-- start of Dataset rows --

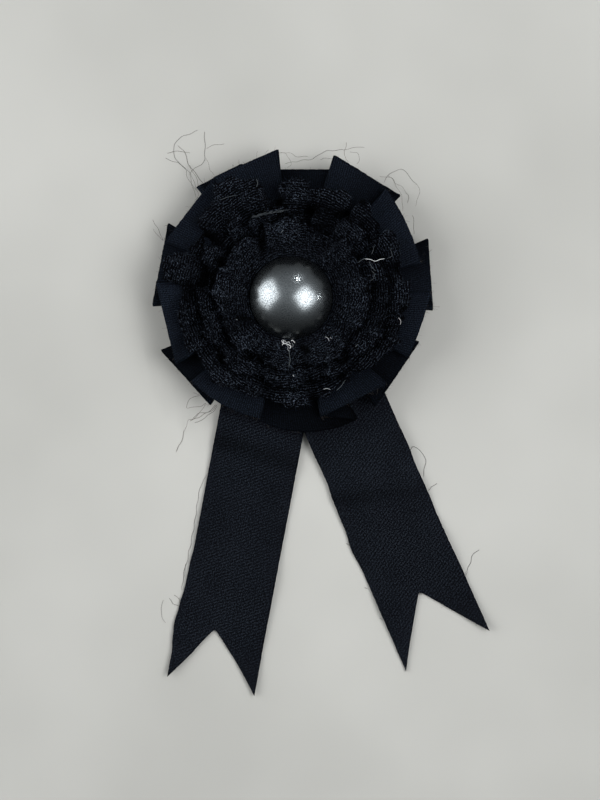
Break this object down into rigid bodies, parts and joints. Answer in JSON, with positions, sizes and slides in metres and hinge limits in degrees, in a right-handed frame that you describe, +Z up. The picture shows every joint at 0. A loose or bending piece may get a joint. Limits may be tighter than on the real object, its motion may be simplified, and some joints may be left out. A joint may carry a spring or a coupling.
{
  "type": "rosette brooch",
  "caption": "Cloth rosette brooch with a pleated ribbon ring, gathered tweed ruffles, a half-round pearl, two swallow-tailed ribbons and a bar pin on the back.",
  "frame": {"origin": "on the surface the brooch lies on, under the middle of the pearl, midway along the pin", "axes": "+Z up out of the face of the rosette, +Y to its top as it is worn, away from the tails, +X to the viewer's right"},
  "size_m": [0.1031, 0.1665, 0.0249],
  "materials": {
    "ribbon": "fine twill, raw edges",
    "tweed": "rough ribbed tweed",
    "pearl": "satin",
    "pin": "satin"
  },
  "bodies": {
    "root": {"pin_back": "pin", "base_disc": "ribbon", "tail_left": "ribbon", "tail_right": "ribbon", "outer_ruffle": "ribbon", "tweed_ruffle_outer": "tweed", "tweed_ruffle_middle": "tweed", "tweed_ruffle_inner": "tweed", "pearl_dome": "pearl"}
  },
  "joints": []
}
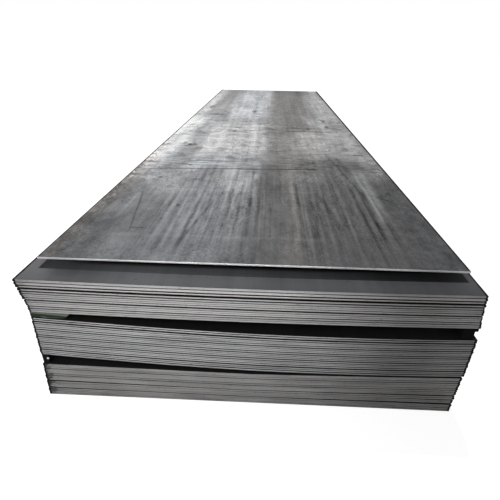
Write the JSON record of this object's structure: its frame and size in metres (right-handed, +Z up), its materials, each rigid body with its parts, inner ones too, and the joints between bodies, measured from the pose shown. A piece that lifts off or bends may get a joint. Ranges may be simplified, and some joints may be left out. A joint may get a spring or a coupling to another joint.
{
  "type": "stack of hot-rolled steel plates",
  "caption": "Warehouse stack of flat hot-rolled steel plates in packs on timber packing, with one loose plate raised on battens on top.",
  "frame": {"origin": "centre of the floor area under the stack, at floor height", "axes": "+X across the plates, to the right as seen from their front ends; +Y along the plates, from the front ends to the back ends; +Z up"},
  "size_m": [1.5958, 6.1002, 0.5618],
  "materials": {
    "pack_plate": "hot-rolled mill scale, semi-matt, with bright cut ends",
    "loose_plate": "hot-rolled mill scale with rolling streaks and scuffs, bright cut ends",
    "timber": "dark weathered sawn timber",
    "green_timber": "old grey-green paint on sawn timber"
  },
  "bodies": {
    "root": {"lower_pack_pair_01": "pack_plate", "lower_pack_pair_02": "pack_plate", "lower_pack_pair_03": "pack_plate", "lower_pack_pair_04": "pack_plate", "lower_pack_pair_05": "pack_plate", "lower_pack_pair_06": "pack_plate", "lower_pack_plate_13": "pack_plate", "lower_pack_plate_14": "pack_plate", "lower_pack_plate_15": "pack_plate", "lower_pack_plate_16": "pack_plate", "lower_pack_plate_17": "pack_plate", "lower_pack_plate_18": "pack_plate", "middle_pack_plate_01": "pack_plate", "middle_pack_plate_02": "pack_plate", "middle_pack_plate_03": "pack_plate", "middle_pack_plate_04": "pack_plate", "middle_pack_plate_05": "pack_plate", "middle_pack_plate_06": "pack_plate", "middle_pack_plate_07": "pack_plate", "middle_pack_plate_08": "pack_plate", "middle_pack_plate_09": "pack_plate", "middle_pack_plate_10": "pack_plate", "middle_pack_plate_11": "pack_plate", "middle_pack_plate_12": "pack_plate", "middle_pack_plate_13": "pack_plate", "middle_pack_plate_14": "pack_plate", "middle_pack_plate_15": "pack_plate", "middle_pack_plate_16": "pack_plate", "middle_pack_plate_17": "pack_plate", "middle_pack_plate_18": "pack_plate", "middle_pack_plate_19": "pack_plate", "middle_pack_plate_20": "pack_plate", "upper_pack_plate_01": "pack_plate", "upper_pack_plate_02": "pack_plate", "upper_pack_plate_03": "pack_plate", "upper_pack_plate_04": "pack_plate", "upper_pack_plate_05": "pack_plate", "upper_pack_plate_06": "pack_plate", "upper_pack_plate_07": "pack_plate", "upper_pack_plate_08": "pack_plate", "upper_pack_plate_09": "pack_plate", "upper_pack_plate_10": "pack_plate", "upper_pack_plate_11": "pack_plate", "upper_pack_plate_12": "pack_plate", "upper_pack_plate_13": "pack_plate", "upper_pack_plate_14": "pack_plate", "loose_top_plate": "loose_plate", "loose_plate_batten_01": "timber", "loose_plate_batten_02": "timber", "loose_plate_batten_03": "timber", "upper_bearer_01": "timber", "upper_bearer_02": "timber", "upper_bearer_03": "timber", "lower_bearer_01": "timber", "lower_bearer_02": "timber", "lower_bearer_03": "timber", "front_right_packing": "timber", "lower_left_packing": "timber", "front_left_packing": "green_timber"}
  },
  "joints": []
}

-- end of Dataset rows --

The records above must be output exactly, in full.

#### [Full response]
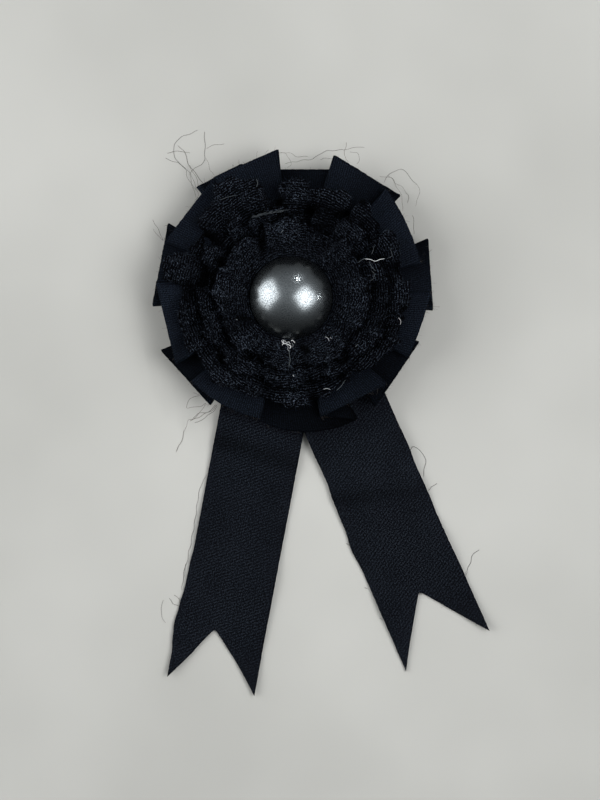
Break this object down into rigid bodies, parts and joints. Answer in JSON, with positions, sizes and slides in metres and hinge limits in degrees, in a right-handed frame that you describe, +Z up. The picture shows every joint at 0. A loose or bending piece may get a joint. Limits may be tighter than on the real object, its motion may be simplified, and some joints may be left out. A joint may carry a spring or a coupling.
{
  "type": "rosette brooch",
  "caption": "Cloth rosette brooch with a pleated ribbon ring, gathered tweed ruffles, a half-round pearl, two swallow-tailed ribbons and a bar pin on the back.",
  "frame": {"origin": "on the surface the brooch lies on, under the middle of the pearl, midway along the pin", "axes": "+Z up out of the face of the rosette, +Y to its top as it is worn, away from the tails, +X to the viewer's right"},
  "size_m": [0.1031, 0.1665, 0.0249],
  "materials": {
    "ribbon": "fine twill, raw edges",
    "tweed": "rough ribbed tweed",
    "pearl": "satin",
    "pin": "satin"
  },
  "bodies": {
    "root": {"pin_back": "pin", "base_disc": "ribbon", "tail_left": "ribbon", "tail_right": "ribbon", "outer_ruffle": "ribbon", "tweed_ruffle_outer": "tweed", "tweed_ruffle_middle": "tweed", "tweed_ruffle_inner": "tweed", "pearl_dome": "pearl"}
  },
  "joints": []
}
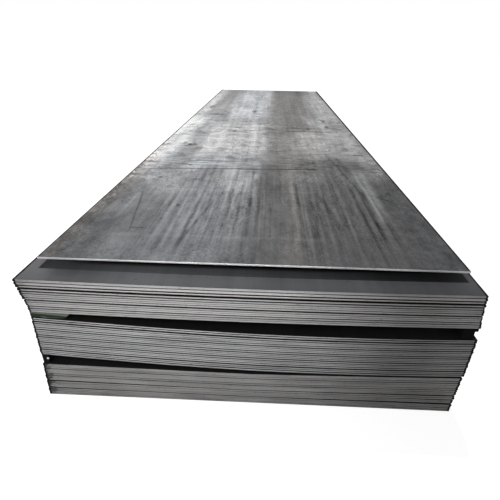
Write the JSON record of this object's structure: its frame and size in metres (right-handed, +Z up), its materials, each rigid body with its parts, inner ones too, and the joints between bodies, measured from the pose shown. A piece that lifts off or bends may get a joint. Ranges may be simplified, and some joints may be left out. A joint may get a spring or a coupling to another joint.
{
  "type": "stack of hot-rolled steel plates",
  "caption": "Warehouse stack of flat hot-rolled steel plates in packs on timber packing, with one loose plate raised on battens on top.",
  "frame": {"origin": "centre of the floor area under the stack, at floor height", "axes": "+X across the plates, to the right as seen from their front ends; +Y along the plates, from the front ends to the back ends; +Z up"},
  "size_m": [1.5958, 6.1002, 0.5618],
  "materials": {
    "pack_plate": "hot-rolled mill scale, semi-matt, with bright cut ends",
    "loose_plate": "hot-rolled mill scale with rolling streaks and scuffs, bright cut ends",
    "timber": "dark weathered sawn timber",
    "green_timber": "old grey-green paint on sawn timber"
  },
  "bodies": {
    "root": {"lower_pack_pair_01": "pack_plate", "lower_pack_pair_02": "pack_plate", "lower_pack_pair_03": "pack_plate", "lower_pack_pair_04": "pack_plate", "lower_pack_pair_05": "pack_plate", "lower_pack_pair_06": "pack_plate", "lower_pack_plate_13": "pack_plate", "lower_pack_plate_14": "pack_plate", "lower_pack_plate_15": "pack_plate", "lower_pack_plate_16": "pack_plate", "lower_pack_plate_17": "pack_plate", "lower_pack_plate_18": "pack_plate", "middle_pack_plate_01": "pack_plate", "middle_pack_plate_02": "pack_plate", "middle_pack_plate_03": "pack_plate", "middle_pack_plate_04": "pack_plate", "middle_pack_plate_05": "pack_plate", "middle_pack_plate_06": "pack_plate", "middle_pack_plate_07": "pack_plate", "middle_pack_plate_08": "pack_plate", "middle_pack_plate_09": "pack_plate", "middle_pack_plate_10": "pack_plate", "middle_pack_plate_11": "pack_plate", "middle_pack_plate_12": "pack_plate", "middle_pack_plate_13": "pack_plate", "middle_pack_plate_14": "pack_plate", "middle_pack_plate_15": "pack_plate", "middle_pack_plate_16": "pack_plate", "middle_pack_plate_17": "pack_plate", "middle_pack_plate_18": "pack_plate", "middle_pack_plate_19": "pack_plate", "middle_pack_plate_20": "pack_plate", "upper_pack_plate_01": "pack_plate", "upper_pack_plate_02": "pack_plate", "upper_pack_plate_03": "pack_plate", "upper_pack_plate_04": "pack_plate", "upper_pack_plate_05": "pack_plate", "upper_pack_plate_06": "pack_plate", "upper_pack_plate_07": "pack_plate", "upper_pack_plate_08": "pack_plate", "upper_pack_plate_09": "pack_plate", "upper_pack_plate_10": "pack_plate", "upper_pack_plate_11": "pack_plate", "upper_pack_plate_12": "pack_plate", "upper_pack_plate_13": "pack_plate", "upper_pack_plate_14": "pack_plate", "loose_top_plate": "loose_plate", "loose_plate_batten_01": "timber", "loose_plate_batten_02": "timber", "loose_plate_batten_03": "timber", "upper_bearer_01": "timber", "upper_bearer_02": "timber", "upper_bearer_03": "timber", "lower_bearer_01": "timber", "lower_bearer_02": "timber", "lower_bearer_03": "timber", "front_right_packing": "timber", "lower_left_packing": "timber", "front_left_packing": "green_timber"}
  },
  "joints": []
}